= Dataset records =
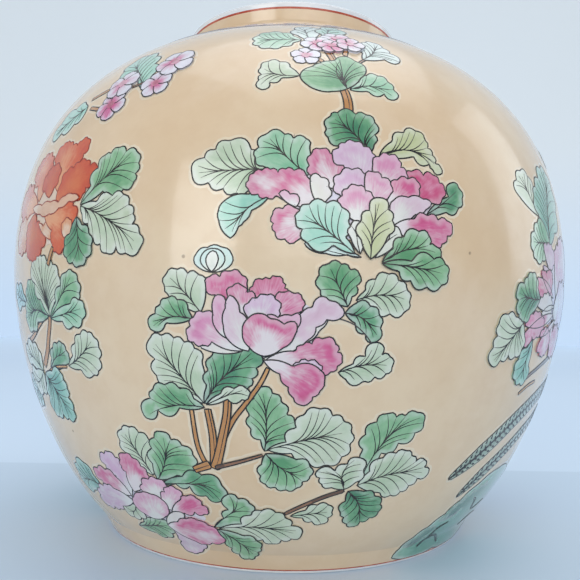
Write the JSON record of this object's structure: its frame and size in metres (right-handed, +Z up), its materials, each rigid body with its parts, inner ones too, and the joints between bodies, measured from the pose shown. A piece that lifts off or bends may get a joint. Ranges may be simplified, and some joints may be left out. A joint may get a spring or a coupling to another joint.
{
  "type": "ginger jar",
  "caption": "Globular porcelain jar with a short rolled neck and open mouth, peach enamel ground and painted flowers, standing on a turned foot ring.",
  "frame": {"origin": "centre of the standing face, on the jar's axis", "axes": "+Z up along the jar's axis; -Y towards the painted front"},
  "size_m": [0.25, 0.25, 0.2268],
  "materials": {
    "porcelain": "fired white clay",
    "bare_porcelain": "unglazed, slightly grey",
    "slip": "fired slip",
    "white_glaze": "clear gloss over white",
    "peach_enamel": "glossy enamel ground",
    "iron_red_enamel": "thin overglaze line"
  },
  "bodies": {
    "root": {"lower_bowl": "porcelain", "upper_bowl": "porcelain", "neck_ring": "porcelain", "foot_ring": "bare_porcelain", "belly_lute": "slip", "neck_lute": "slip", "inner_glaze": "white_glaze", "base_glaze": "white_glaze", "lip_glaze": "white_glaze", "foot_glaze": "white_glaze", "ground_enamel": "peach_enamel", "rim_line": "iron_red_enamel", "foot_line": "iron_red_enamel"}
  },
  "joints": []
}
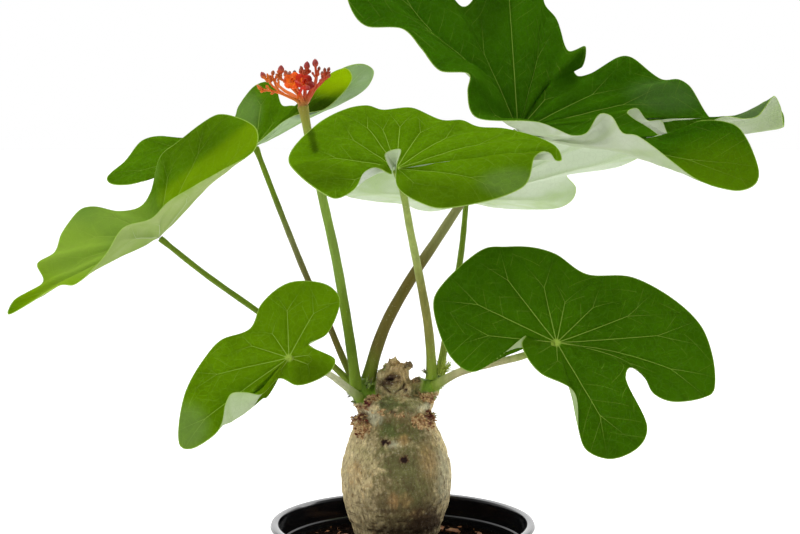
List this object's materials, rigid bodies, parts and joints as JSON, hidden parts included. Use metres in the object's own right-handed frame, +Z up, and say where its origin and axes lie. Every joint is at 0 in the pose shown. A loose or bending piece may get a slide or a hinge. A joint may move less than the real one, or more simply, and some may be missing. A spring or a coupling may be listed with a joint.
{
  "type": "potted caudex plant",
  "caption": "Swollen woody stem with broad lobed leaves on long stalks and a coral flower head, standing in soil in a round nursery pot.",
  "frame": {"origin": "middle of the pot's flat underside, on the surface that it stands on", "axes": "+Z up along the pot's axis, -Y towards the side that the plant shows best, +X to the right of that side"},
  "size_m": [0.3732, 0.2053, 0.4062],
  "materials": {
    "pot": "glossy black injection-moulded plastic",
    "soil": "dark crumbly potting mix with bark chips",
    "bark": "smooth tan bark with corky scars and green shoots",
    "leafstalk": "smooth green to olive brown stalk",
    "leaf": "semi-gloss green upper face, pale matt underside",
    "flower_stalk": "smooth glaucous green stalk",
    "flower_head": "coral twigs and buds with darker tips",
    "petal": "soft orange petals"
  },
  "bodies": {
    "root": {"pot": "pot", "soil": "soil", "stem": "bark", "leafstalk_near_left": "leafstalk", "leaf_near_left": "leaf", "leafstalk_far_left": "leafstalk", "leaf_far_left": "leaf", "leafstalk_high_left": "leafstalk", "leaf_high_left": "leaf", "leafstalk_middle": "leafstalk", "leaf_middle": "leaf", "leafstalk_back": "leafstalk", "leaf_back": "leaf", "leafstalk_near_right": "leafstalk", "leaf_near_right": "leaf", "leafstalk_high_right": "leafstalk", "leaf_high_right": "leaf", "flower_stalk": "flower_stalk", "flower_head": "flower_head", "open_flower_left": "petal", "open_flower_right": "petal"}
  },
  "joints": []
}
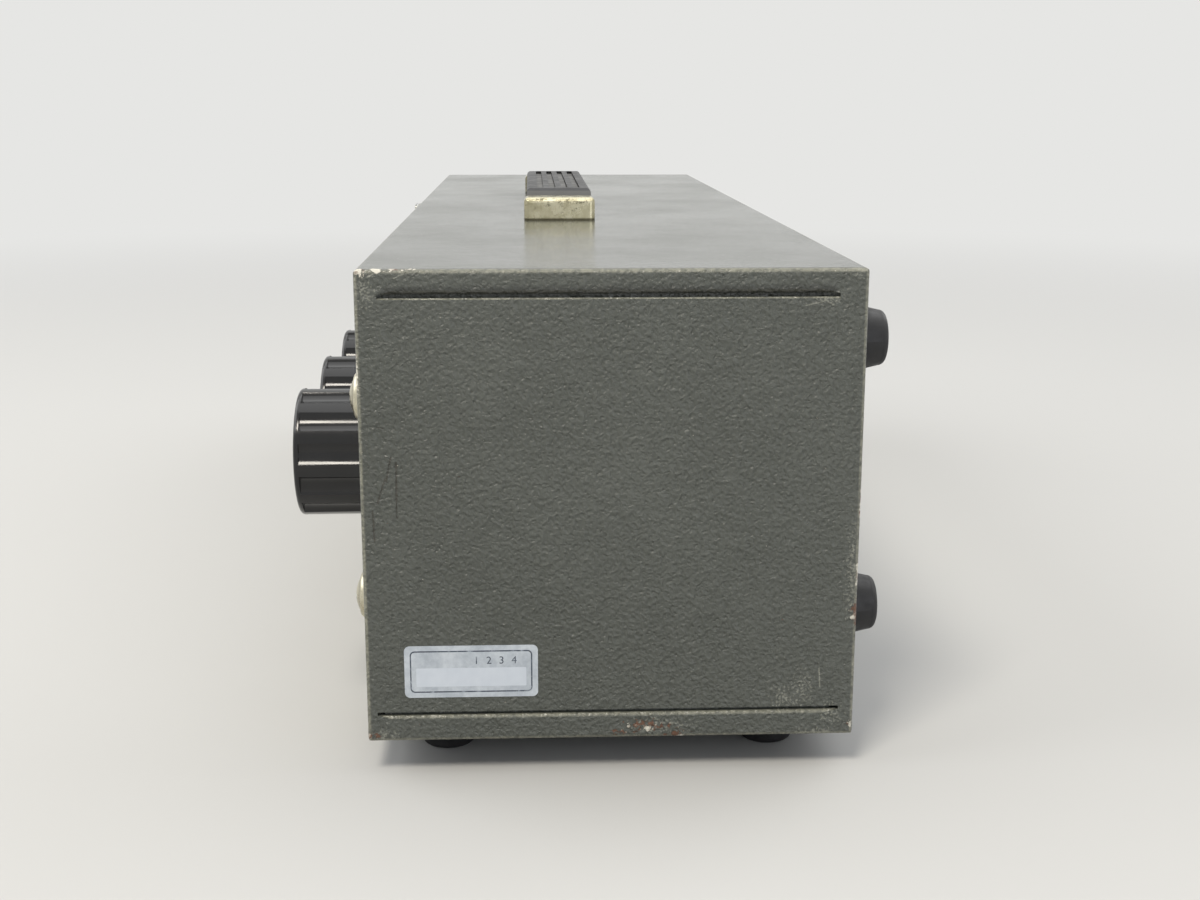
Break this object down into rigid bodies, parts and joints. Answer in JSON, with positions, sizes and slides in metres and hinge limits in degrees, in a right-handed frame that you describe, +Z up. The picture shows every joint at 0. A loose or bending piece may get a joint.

= Task prompt =
Which lines above contain "handed"? Show each of them.

= Answer for the task =
Write the JSON record of this object's structure: its frame and size in metres (right-handed, +Z up), its materials, each rigid body with its parts, inner ones too, and the joints between bodies, measured from the pose shown. A piece that lifts off or bends may get a joint. Ranges may be simplified, and some joints may be left out. A joint may get a spring or a coupling to another joint.
List this object's materials, rigid bodies, parts and joints as JSON, hidden parts included. Use metres in the object's own right-handed frame, +Z up, and say where its origin and axes lie. Every joint is at 0 in the pose shown. A loose or bending piece may get a slide or a hinge. A joint may move less than the real one, or more simply, and some may be missing. A spring or a coupling may be listed with a joint.
Break this object down into rigid bodies, parts and joints. Answer in JSON, with positions, sizes and slides in metres and hinge limits in degrees, in a right-handed frame that you describe, +Z up. The picture shows every joint at 0. A loose or bending piece may get a joint.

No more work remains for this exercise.